■ **TASK GOAL**
Please give back word for word the lines below, from the first one through the one with "below the origin.".

■ **INFORMATION SHOWN**
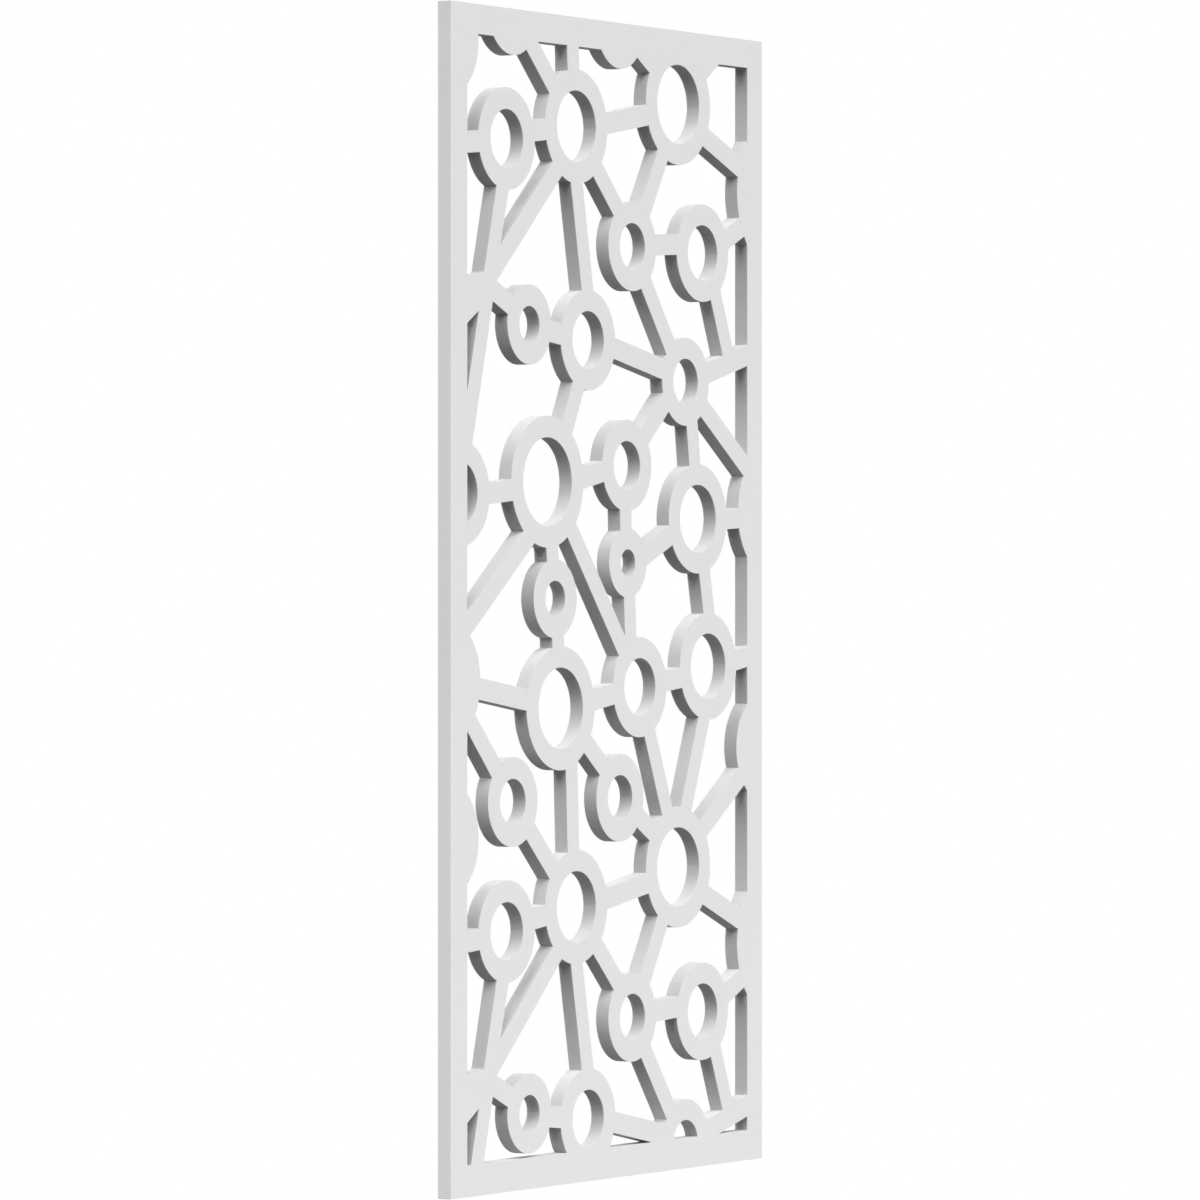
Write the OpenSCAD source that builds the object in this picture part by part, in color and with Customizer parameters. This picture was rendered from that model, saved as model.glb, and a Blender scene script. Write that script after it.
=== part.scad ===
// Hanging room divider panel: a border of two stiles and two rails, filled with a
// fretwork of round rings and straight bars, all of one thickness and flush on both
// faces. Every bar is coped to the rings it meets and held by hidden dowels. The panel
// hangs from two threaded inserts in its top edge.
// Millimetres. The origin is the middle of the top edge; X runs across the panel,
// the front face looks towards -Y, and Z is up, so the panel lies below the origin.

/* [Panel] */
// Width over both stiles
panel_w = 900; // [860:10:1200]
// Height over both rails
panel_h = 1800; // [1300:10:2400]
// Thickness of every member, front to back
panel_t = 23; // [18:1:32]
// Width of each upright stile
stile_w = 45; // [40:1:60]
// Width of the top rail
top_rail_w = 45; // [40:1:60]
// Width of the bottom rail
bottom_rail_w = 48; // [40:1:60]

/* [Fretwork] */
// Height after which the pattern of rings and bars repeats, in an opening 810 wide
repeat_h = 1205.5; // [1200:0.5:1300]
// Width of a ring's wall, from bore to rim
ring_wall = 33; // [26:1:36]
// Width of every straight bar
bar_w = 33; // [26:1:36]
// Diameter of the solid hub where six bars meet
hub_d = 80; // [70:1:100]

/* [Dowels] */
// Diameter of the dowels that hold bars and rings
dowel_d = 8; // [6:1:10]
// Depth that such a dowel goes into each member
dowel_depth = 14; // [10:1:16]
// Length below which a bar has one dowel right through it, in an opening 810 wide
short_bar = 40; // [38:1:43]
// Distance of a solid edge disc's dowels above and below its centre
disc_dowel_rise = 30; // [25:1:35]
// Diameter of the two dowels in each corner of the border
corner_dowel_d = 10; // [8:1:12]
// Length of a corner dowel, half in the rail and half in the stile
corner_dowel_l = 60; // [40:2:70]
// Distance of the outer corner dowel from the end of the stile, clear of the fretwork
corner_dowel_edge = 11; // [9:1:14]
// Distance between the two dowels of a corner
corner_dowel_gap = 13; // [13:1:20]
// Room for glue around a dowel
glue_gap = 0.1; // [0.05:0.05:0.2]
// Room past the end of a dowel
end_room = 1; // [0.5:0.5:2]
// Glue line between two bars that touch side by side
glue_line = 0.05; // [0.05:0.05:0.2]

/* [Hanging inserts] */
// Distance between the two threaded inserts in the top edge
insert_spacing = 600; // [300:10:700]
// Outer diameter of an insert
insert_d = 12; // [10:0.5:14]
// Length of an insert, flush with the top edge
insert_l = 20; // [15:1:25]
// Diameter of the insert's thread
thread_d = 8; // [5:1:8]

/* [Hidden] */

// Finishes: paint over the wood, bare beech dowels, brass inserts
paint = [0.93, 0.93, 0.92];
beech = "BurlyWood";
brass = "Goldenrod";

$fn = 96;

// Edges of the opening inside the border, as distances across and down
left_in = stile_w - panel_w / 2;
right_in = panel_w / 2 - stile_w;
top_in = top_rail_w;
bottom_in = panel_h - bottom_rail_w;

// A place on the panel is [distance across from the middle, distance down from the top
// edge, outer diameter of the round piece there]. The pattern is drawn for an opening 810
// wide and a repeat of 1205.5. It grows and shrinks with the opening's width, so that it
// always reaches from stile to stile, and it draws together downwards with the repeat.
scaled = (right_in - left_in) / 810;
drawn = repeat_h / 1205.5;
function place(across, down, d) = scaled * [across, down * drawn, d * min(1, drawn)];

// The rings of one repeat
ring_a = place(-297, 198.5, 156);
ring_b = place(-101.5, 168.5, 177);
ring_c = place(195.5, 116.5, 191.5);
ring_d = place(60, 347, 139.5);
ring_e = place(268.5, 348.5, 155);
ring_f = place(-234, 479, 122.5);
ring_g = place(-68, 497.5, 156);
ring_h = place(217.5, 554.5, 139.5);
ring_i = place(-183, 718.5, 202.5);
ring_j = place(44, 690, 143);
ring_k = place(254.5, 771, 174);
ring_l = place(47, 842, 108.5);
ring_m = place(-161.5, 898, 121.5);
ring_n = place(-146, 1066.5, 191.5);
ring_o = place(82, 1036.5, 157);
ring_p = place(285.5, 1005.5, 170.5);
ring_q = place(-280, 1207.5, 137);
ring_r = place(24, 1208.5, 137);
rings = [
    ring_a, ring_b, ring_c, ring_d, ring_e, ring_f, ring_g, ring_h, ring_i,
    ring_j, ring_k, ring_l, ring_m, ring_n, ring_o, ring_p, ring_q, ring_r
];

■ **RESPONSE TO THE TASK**
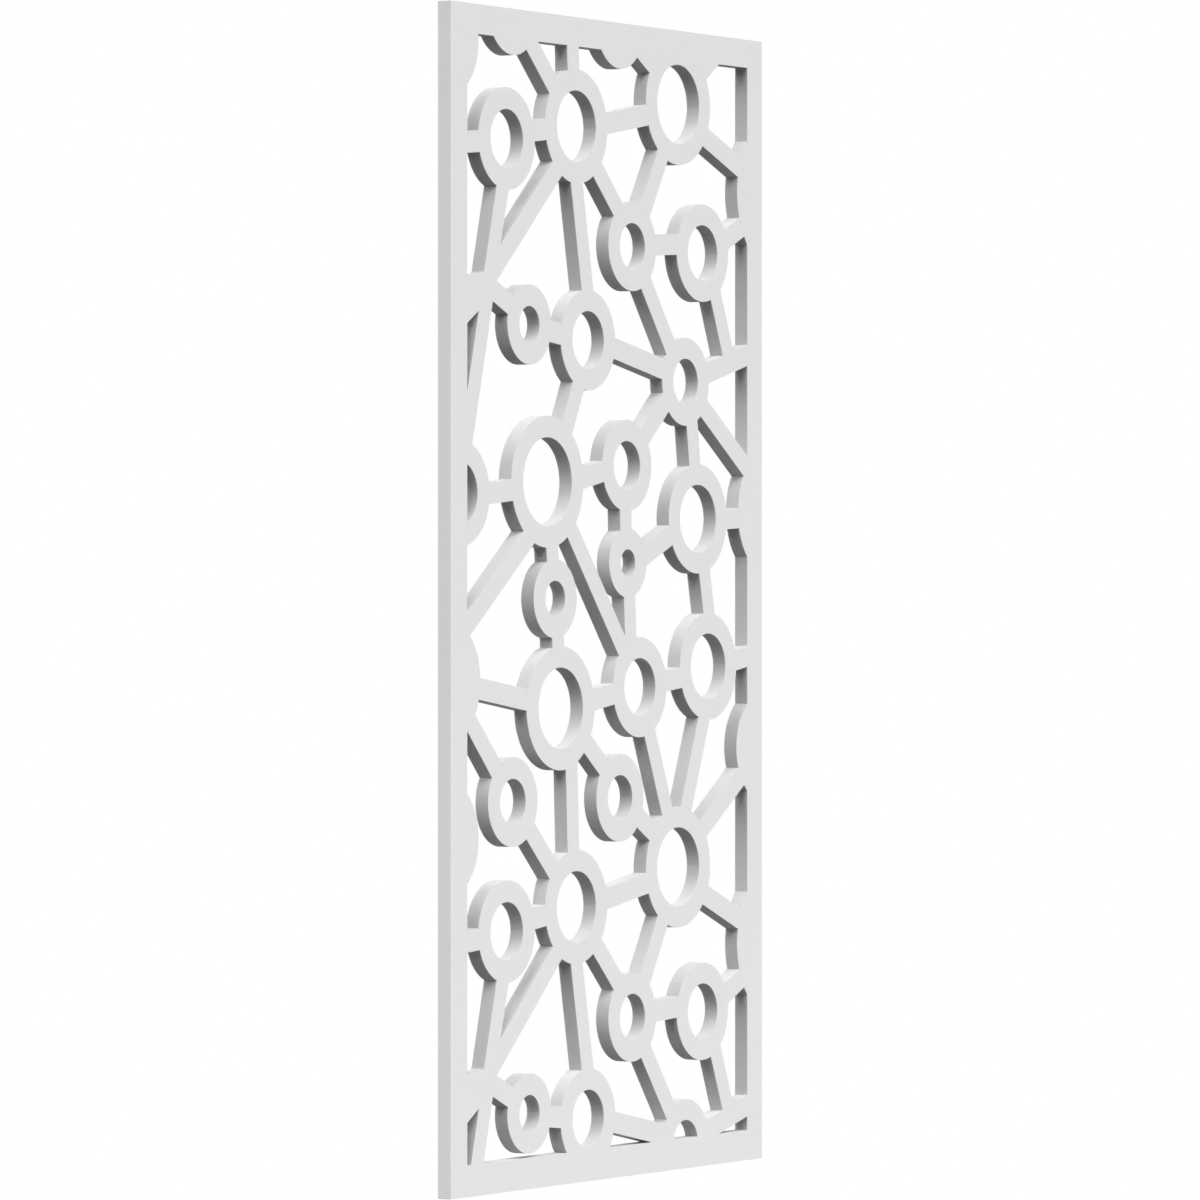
Write the OpenSCAD source that builds the object in this picture part by part, in color and with Customizer parameters. This picture was rendered from that model, saved as model.glb, and a Blender scene script. Write that script after it.
=== part.scad ===
// Hanging room divider panel: a border of two stiles and two rails, filled with a
// fretwork of round rings and straight bars, all of one thickness and flush on both
// faces. Every bar is coped to the rings it meets and held by hidden dowels. The panel
// hangs from two threaded inserts in its top edge.
// Millimetres. The origin is the middle of the top edge; X runs across the panel,
// the front face looks towards -Y, and Z is up, so the panel lies below the origin.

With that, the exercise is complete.